The former "Federalist" and "Republican" Parties-Political Questions during Mr. Monroe's Administration, and that of Mr. Adams and General Jackson.-Certain Sources of Good Feeling between the Sections.-West Indian Emancipation.-George Thompson.-Anti-Abolition Meeting in Boston.-John Henry.-Great Britain and the United States.-Washington's Advice.-Mr. Roebuck's Speech at Sheffield, June 10th, 1865.-Progress of Abolition.-Views of President Jackson, Governor Marcy, Governor Everett, and Mr. Clay.

THE old party lines of Federalists and Republicans had become almost obliterated by the general fusion of both, at the election of Mr. Monroe for President, in the year 1816. On that occasion, this slaveholding successor of Jefferson and Madison received the electoral suffrage of sixteen States, amounting in all to one hundred and eighty-three votes, against thirty-four given to his Federal rival, Mr.
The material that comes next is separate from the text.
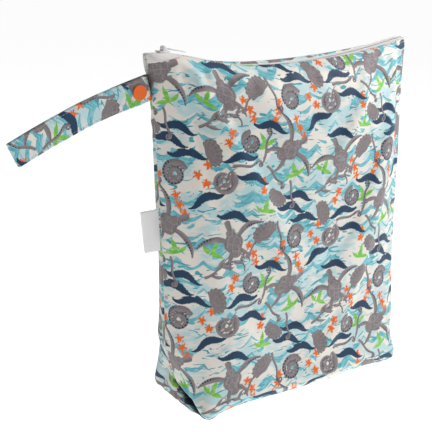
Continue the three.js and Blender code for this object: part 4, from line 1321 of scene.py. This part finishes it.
section = strap_section()
points, flat = [], []
walked, before = 0.0, None
for share, turn in stations:
    reach = 0.01
    along = strap_line(share + reach) - strap_line(share - reach)
    along /= np.linalg.norm(along)
    upwards = np.array([along[2], 0, -along[0]])
    outwards = np.array([-math.sin(turn), math.cos(turn), 0])
    spread_here = half_spread(share)
    middle = strap_line(share) + (0, spread_here * (math.cos(turn) - 1), 0)
    ripple = STRAP_RIPPLE * math.sin(share * 17 + turn) * math.sin(math.pi * min(1, share * 1.02))
    middle = middle + outwards * ripple
    walked += 0 if before is None else float(np.linalg.norm(middle - before))
    before = middle
    for x, height in section:
        pucker = 1 + 0.12 * math.sin(walked / 1.35) * (abs(x) > STRAP_WIDTH / 2 - 3.4)
        points.append(middle + upwards * x + outwards * height * pucker)
        flat.append((STRAP_PRINT_AT[0] + x, walked + STRAP_PRINT_AT[1]))
points = np.array(points).reshape(len(stations), len(section), 3)
for rows_end, back_off in ((0, 0.0), (-1, STRAP_END_GAP)):
    points[rows_end, :, 0] = seam_edge(points[rows_end, :, 2]) - back_off
count = len(section)
strap = mesh_piece("strap", points.reshape(-1, 3), capped_tube(len(stations), count), [strap_print])
flat = np.array(flat)
loops = np.array([loop.vertex_index for loop in strap.data.loops])
store_print(strap.data, flat[loops])
turn_outwards(strap)
bpy.ops.object.shade_smooth_by_angle(angle=math.radians(60))
# Painted shade: the strap's cloth is darkened near its root, in the nook at the side seam, on both of its
# sides.
from_root = np.array([share for share, _ in stations]) * STRAP_REACH
painted_strap_root_shade = 4 * np.exp(-((from_root / ROOT_SHADE) ** 2))
store_painted_shade(strap.data, np.repeat(painted_strap_root_shade, count)[loops])
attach(strap, "bag")
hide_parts("hand_strap")
strap_points = points
print("strap:", len(strap.data.polygons), "faces, band", round(walked), "mm long")

# %% The strap's stitches
spots = []
half = count // 2
edges = [side * (STRAP_WIDTH / 2 - STITCH_IN) for side in (-1, 1)]
lines = [int(np.argmin(np.abs(section[:half, 0] - edge))) for edge in edges]
for line in lines:
    path = strap_points[:, line]
    lengths = np.concatenate([[0], np.cumsum(np.linalg.norm(np.diff(path, axis=0), axis=1))])
    opposite = strap_points[:, count - 1 - line]
    for distance in np.arange(2.0, lengths[-1] - 1.5, STITCH_PITCH):
        i = int(np.searchsorted(lengths, distance)) - 1
        if abs(i - len(stations) // 2) < FOLD_STEPS:
            continue
        share = (distance - lengths[i]) / (lengths[i + 1] - lengths[i])
        place = path[i] * (1 - share) + path[i + 1] * share
        along = (path[i + 1] - path[i]) / np.linalg.norm(path[i + 1] - path[i])
        out = path[i] - opposite[i]
        spots.append((place, along, out / np.linalg.norm(out)))
across_at = SIDE_STEPS + FOLD_STEPS + 2
for line in range(lines[0] + 1, lines[1], 2):
    place, beside = strap_points[across_at, line], strap_points[across_at, line + 1]
    out = place - strap_points[across_at, count - 1 - line]
    spots.append((place, (beside - place) / np.linalg.norm(beside - place), out / np.linalg.norm(out)))
strap_stitches = copies("strap_stitches", stitch, spots, aqua_thread)
print("strap stitches:", len(spots))

# %% [markdown]
# ## The snap
#
# A press snap holds the strap closed. Its two caps are moulded discs with a rolled rim
# and a shallow dish, as such caps have. A disc is added as a cylinder, inset and pushed
# in for the dish, and its edges are bevelled. The socket and the stud between the
# strap's sides hardly show, so their CAD rings stay and only get the finish.

# %% Snap caps
CAP_RADIUS, CAP_THICKNESS, POST_RADIUS = 6.2, 1.5, 1.6
RIM_WIDTH, DISH, DISH_SLOPE = 2.0, 0.3, 1.4
CAP_BEVEL = 0.45


def snap_cap(name, node, outward):
    """outward is -1 for the cap in front and 1 for the one behind."""
    low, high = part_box(node)
    centre = (low + high) / 2
    face = low.y if outward < 0 else high.y
    seat = Vector((centre.x, face - outward * CAP_THICKNESS / 2 * MM, centre.z))
    bpy.ops.object.select_all(action="DESELECT")
    bpy.ops.mesh.primitive_cylinder_add(vertices=48, radius=CAP_RADIUS * MM, depth=CAP_THICKNESS * MM)
    made = bpy.context.object
    bpy.ops.object.mode_set(mode="EDIT")
    bpy.ops.mesh.select_mode(type="FACE")
    bpy.ops.mesh.select_all(action="DESELECT")
    bpy.ops.object.mode_set(mode="OBJECT")
    for face in made.data.polygons:
        face.select = face.normal.z > 0.9
    bpy.ops.object.mode_set(mode="EDIT")
    bpy.ops.mesh.inset(thickness=RIM_WIDTH * MM)
    bpy.ops.transform.translate(value=(0, 0, -DISH * MM))
    bpy.ops.mesh.inset(thickness=DISH_SLOPE * MM)
    bpy.ops.transform.translate(value=(0, 0, DISH * 0.5 * MM))
    bpy.ops.mesh.select_all(action="DESELECT")
    bpy.ops.object.mode_set(mode="OBJECT")
    for face in made.data.polygons:
        face.select = face.normal.z < -0.9
    bpy.ops.object.mode_set(mode="EDIT")
    bpy.ops.mesh.inset(thickness=(CAP_RADIUS - POST_RADIUS) * MM)
    post = (0, 0, -(high.y - low.y) + CAP_THICKNESS * MM)
    bpy.ops.mesh.extrude_region_move(TRANSFORM_OT_translate={"value": post})
    bpy.ops.object.mode_set(mode="OBJECT")
    made.rotation_euler = (math.pi / 2 * -outward, 0, 0)
    made.location = seat
    bpy.ops.object.transform_apply(location=True, rotation=True, scale=True)
    bevel = made.modifiers.new("rolled rim", "BEVEL")
    bevel.width, bevel.segments, bevel.angle_limit = CAP_BEVEL * MM, 3, math.radians(25)
    bpy.ops.object.modifier_apply(modifier=bevel.name)
    bpy.ops.object.shade_smooth_by_angle(angle=math.radians(50))
    made.name = name
    made.data.materials.clear()
    made.data.materials.append(orange_acetal)
    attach(made, "bag")
    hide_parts(node)
    box_low = [min(v.co[i] for v in made.data.vertices) / MM for i in range(3)]
    print(name, "lowest corner", [round(c, 1) for c in box_low], "CAD", [round(c / MM, 1) for c in low])
    return made


snap_cap("cap_front", "snap_cap_front", -1)
snap_cap("cap_back", "snap_cap_back", 1)
for node in ("snap_socket", "snap_stud"):
    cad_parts[node].data.materials.clear()
    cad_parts[node].data.materials.append(orange_acetal)

# %% [markdown]
# ## The label
#
# A folded piece of bare satin ribbon is caught in the side seam. It starts as a cube at
# the label's size and gets subdivided. Then its points are moved in code, so that it
# curls a little and hangs askew, as ribbon never lies flat.

# %% The label
LABEL_WAVE = 0.9  # how far the free edge leaves its plane
LABEL_LIFT = 0.4
LABEL_SLANT = 3.6  # how much less the lower corner reaches out

low, high = (np.array(c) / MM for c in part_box("side_label"))
bpy.ops.object.select_all(action="DESELECT")
bpy.ops.mesh.primitive_cube_add(size=1.0, location=tuple((low + high) / 2 * MM))
label = bpy.context.object
bpy.ops.transform.resize(value=tuple((high - low) * MM))
bpy.ops.object.transform_apply(location=True, rotation=True, scale=True)
bevel = label.modifiers.new("fold", "BEVEL")
bevel.width, bevel.segments = 0.4 * MM, 2
bpy.ops.object.modifier_apply(modifier=bevel.name)
bpy.ops.object.mode_set(mode="EDIT")
bpy.ops.mesh.select_all(action="SELECT")
bpy.ops.mesh.subdivide(number_cuts=11)
bpy.ops.object.mode_set(mode="OBJECT")
for vertex in label.data.vertices:
    x, y, z = (c / MM for c in vertex.co)
    out = (high[0] - x) / (high[0] - low[0])
    up = (z - low[2]) / (high[2] - low[2])
    edge = float(seam_edge(z)) + 0.2
    x = x + LABEL_SLANT * out * (1 - up) if out > 0.5 else min(x, edge)
    y += LABEL_WAVE * out**2 * math.sin(2.3 * up + 0.6) - LABEL_LIFT * out * up
    vertex.co = (x * MM, y * MM, z * MM)
bpy.ops.object.shade_smooth_by_angle(angle=math.radians(50))
label.name = "label"

satin, tree, shader = new_material("label_satin", 0.42, Sheen_Weight=0.25, Anisotropic=0.4)
place = put(tree, "ShaderNodeTexCoord").outputs["Object"]
floats = put(tree, "ShaderNodeTexWave", {"Vector": place, "Scale": 420.0, "Distortion": 0.6},
             bands_direction="Z").outputs["Fac"]
yarn = noise(tree, stretched(tree, place, (1.0, 1.0, 6.0)), 500.0, 2.0)
tree.links.new(mix(tree, yarn, srgb(240, 238, 239), srgb(250, 249, 250)), shader.inputs["Base Color"])
tree.links.new(bumped(tree, maths(tree, "ADD", floats, yarn), 0.00008, 0.5), shader.inputs["Normal"])
label.data.materials.clear()
label.data.materials.append(satin)
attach(label, "bag")
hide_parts("side_label")
print("label:", len(label.data.polygons), "faces")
King of New York, by Massachusetts, Connecticut and Maryland. Mr. Monroe was chosen for his second term of office in 1820, by an electoral ballot lacking only one vote to make it entirely unanimous. The elements and the political tendencies of the former parties remained, indeed, distributed throughout all the several States, without essential change in the comparative numbers of the advocates of old opinions. France, in the mean time, had finally emerged from the vortex of revolution, had been an empire instead of a republic, and was now a monarchy under the rule of its ancient line of kings. The long European struggle had enlisted the feelings of the two parties in this country, in correspondence with their earlier prepossessions. The war of the United States with Great Britain had still further widened this division of sentiment. The occasion and the foundation of

POLITICAL QUESTIONS.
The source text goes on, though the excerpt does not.